One small downside is that open wire baskets reveal everything. If your product lineup is chaotic, the caddy will not hide it. But that can be a good thing. It encourages you to toss empty bottles, combine duplicates, and keep only what you actually use. The result is a shower that feels easier to clean and nicer to step into.
Overall, the experience of using a coated wire shower caddy is less about owning a fancy bath accessory and more about removing daily friction. It is a small object that solves a repeated problem. Every morning, it makes the shower slightly less annoying. In home design, that kind of usefulness deserves applause, or at least a respectful nod while rinsing out conditioner.
Final Thoughts: A Small Bath Upgrade That Works Hard
The Bath: Coated Wire Shower Caddy at Urban Outfitters is the kind of product that proves bathroom design does not always need a renovation budget. Sometimes the best upgrade is a smart storage piece that brings order to the wettest, busiest corner of the room.
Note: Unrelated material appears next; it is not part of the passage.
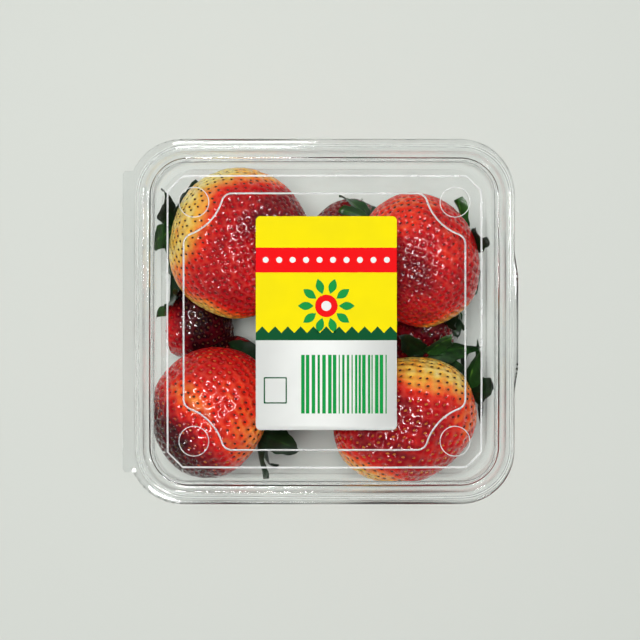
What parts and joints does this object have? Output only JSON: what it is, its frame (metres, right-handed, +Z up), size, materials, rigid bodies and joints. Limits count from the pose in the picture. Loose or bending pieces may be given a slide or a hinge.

With its open structure, compact profile, and modern coated wire look, this type of shower caddy offers a practical way to organize essentials while keeping the bathroom visually light.
It is especially useful for small bathrooms, rentals, dorms, and anyone who wants a cleaner shower without drilling shelves into the wall. It helps products dry, keeps bottles off the floor, and creates a simple routine that is easier to maintain. Add thoughtful styling, occasional cleaning, and a little product editing, and the humble shower caddy becomes one of the hardest-working accessories in the bathroom.
In the grand hierarchy of home upgrades, a coated wire shower caddy may not sound glamorous. But neither is stepping on a fallen shampoo bottle before school, work, or coffee. A good caddy saves space, saves time, and maybe even saves your toes. That is not just storage. That is bathroom peacekeeping.